Tales from a haunted city

While reporting on the aftermath of Hurricane Katrina, Dan Baum started pondering a complex question: Why were New Orleans residents so devoted to their city, one of the most corrupt and poverty-stricken in the United States?

Baum's new book "Nine Lives: Death and Life in New Orleans," tries to answer that question by telling the stories of nine New Orleans residents both before and after Katrina upended their lives. And for the most part, it succeeds.

Other books — notably Douglas Brinkley's "The Great Deluge" — have focused on the political and racial divides that contributed to the government's inept response to Katrina. Baum doesn't ignore those themes, but he allows them to emerge naturally from his stories instead of overplaying them.

He introduces us to nine memorable people, including Dr. Frank Minyard, the Orleans Parish coroner who acts as the book's moral center; John Guidos Jr., who becomes JoAnn the transsexual barkeeper; Tim Bruneau, a cop who gets caught up in some of Katrina's most horrifying scenes; and Billy Grace, an ambitious attorney who occupies a precarious spot among the city's elite.

The result: A "Nashville"-style collage that dramatizes Baum's theory that these characters could thrive only in New Orleans.

The constant cross-cutting from character to character is a little distracting at first, and it robs the book of some of its momentum. But this approach has its rewards, as Baum creates a series of fine-grained portraits that lodge themselves in the reader's memory.

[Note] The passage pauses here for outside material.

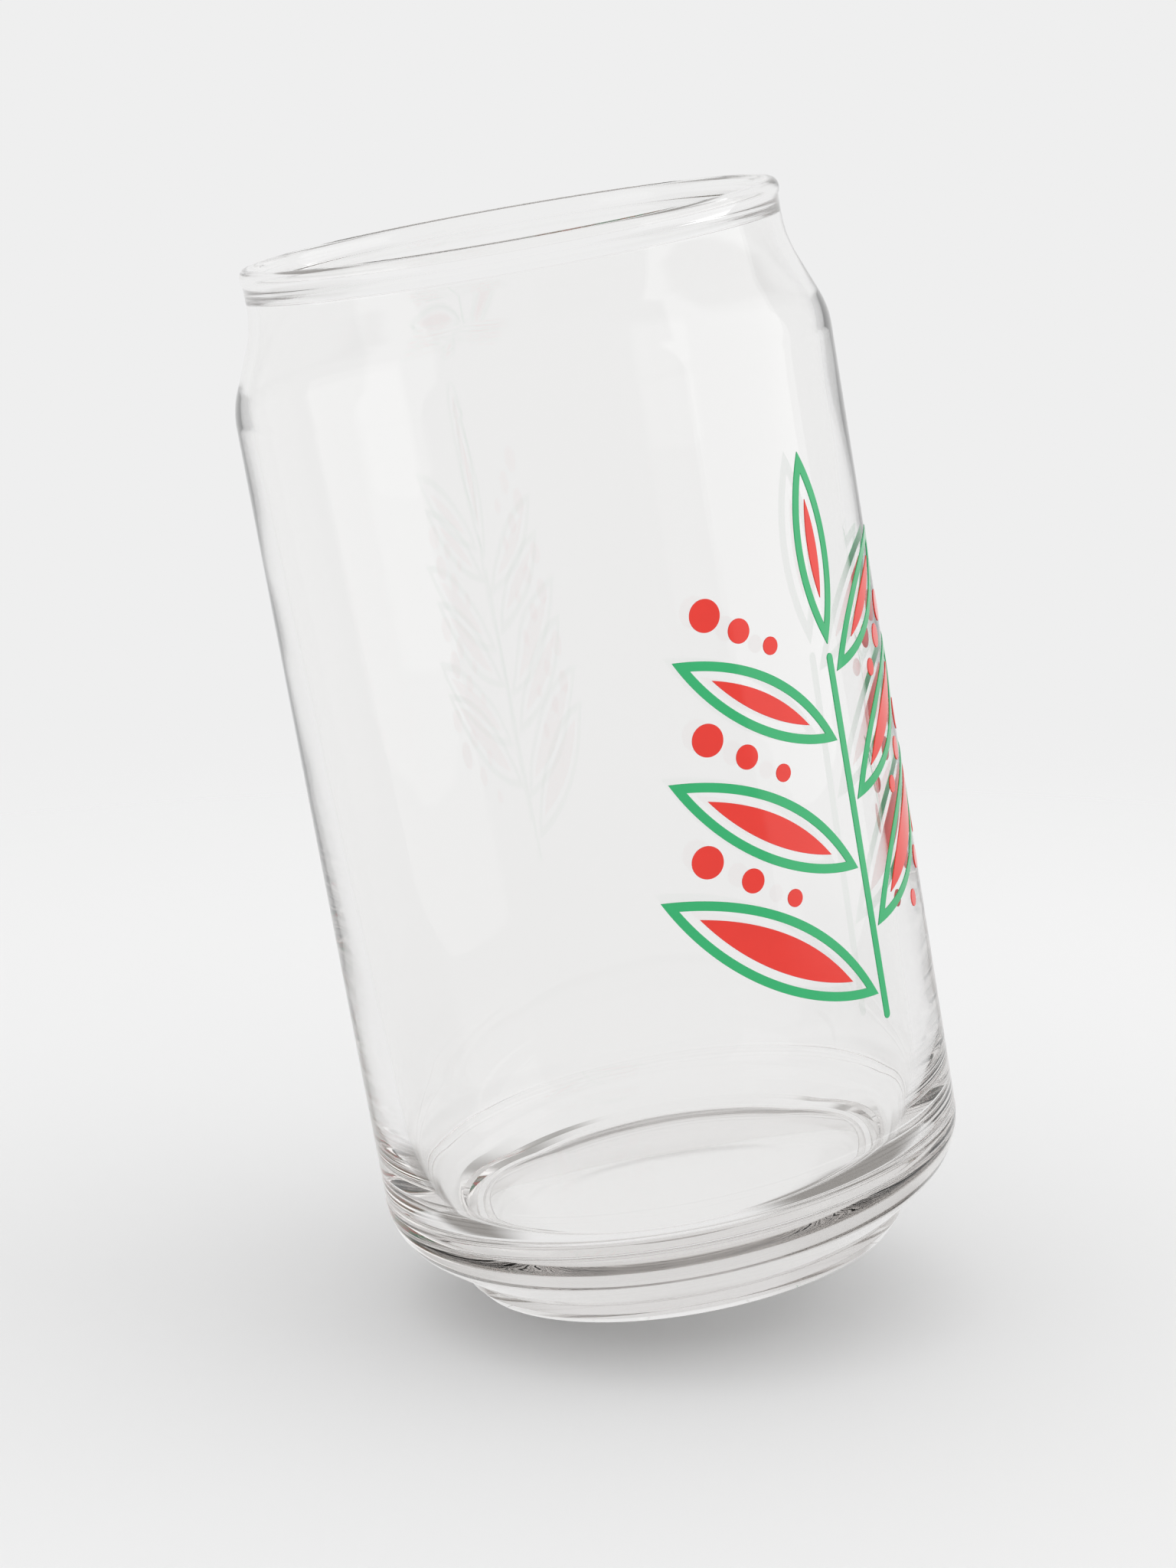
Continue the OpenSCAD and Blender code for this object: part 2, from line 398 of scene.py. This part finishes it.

As he follows them through their everday lives -- births, marriages, scandals and deaths — Baum creates a unique social history of a town like nowhere else.

The author's strategy pays off in full when Hurricane Katrina roars into town, about two-thirds of the way through the book. At that point, we're ready to follow Baum's people anywhere -- even into the heart of the disaster and beyond.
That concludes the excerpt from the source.